#### [DIRECTIVE]
Transcribe the stretch of entries below from the line with "What three.js and" through the line with "const SHEET = 0.4;", exactly and with both ends included; leave out all other lines.

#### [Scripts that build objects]
········

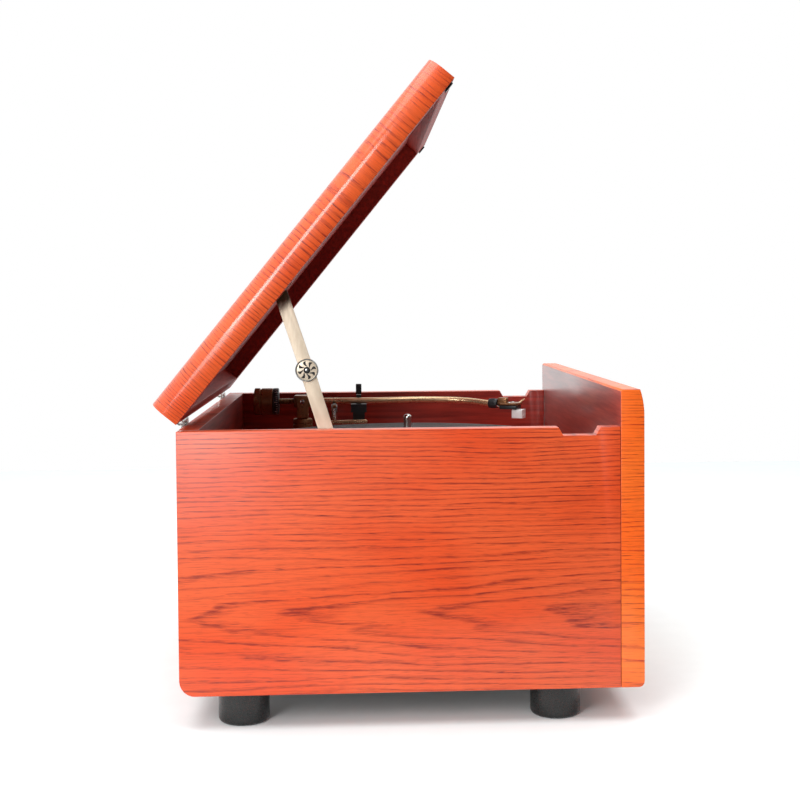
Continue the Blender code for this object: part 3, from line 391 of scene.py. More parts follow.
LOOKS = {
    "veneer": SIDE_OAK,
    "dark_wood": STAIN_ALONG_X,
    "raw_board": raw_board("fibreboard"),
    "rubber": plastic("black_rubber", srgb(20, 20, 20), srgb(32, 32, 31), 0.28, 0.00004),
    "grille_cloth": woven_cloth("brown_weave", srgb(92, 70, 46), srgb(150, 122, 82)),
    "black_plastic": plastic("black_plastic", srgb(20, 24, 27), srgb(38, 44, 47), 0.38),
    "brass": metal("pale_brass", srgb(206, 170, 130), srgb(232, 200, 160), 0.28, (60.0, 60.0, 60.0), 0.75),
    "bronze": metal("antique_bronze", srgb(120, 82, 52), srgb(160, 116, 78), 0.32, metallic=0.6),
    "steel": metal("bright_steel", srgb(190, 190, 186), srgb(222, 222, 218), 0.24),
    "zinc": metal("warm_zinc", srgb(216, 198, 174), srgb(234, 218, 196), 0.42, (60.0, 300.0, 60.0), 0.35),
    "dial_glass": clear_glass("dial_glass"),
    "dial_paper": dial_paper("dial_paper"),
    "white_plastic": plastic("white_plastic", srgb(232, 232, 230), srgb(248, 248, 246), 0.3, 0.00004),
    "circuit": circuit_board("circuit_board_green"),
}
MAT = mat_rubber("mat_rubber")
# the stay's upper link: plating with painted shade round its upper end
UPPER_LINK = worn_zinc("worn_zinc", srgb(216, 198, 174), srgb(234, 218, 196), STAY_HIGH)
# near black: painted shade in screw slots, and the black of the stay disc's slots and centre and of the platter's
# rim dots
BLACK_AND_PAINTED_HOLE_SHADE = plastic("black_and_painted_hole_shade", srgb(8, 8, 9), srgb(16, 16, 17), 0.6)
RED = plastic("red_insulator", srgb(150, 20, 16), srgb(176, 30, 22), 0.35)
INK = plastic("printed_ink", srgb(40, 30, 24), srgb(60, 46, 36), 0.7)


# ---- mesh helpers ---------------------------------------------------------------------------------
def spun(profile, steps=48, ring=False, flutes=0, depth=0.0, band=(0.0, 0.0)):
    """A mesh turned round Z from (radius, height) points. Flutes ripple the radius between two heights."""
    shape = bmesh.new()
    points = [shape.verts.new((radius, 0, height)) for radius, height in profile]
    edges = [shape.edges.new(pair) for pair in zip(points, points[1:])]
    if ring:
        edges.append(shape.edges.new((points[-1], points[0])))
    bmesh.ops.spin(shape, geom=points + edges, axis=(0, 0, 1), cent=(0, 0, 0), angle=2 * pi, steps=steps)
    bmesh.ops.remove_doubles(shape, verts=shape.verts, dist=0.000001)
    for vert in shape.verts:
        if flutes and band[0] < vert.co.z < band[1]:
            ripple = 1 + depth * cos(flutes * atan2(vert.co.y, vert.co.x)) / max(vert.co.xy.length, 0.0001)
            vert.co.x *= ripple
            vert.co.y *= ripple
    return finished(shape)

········

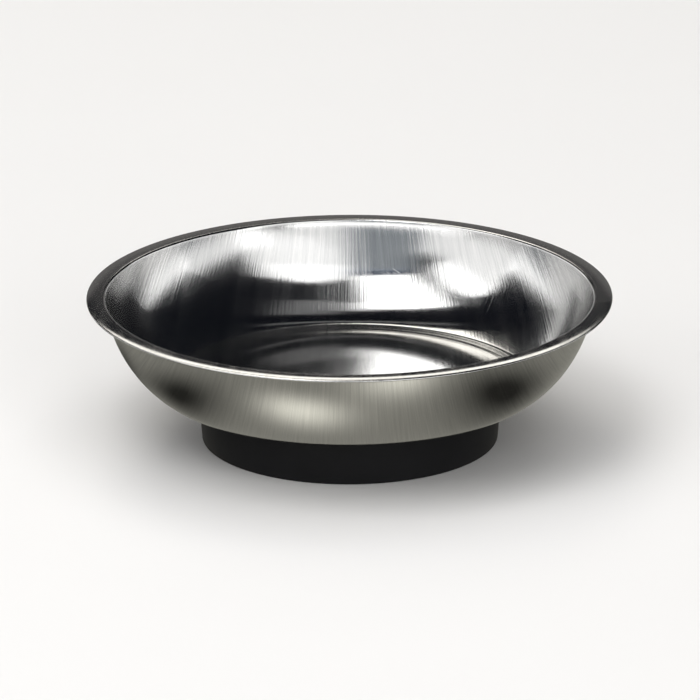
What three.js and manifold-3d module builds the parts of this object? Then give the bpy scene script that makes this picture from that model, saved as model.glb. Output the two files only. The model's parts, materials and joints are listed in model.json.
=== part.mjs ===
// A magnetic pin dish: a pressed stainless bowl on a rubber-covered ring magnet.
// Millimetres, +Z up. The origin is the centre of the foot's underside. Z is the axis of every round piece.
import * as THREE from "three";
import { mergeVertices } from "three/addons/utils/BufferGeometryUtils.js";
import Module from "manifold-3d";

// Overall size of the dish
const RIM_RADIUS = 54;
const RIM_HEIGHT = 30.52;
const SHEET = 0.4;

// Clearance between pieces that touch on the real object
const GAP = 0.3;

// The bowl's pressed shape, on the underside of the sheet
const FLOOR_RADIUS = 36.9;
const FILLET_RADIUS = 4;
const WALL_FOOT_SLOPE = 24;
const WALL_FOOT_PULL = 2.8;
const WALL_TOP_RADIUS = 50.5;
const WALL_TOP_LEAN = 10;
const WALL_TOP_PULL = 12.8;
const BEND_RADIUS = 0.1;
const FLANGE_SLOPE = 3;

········

#### [THE ANSWER]
What three.js and manifold-3d module builds the parts of this object? Then give the bpy scene script that makes this picture from that model, saved as model.glb. Output the two files only. The model's parts, materials and joints are listed in model.json.
=== part.mjs ===
// A magnetic pin dish: a pressed stainless bowl on a rubber-covered ring magnet.
// Millimetres, +Z up. The origin is the centre of the foot's underside. Z is the axis of every round piece.
import * as THREE from "three";
import { mergeVertices } from "three/addons/utils/BufferGeometryUtils.js";
import Module from "manifold-3d";

// Overall size of the dish
const RIM_RADIUS = 54;
const RIM_HEIGHT = 30.52;
const SHEET = 0.4;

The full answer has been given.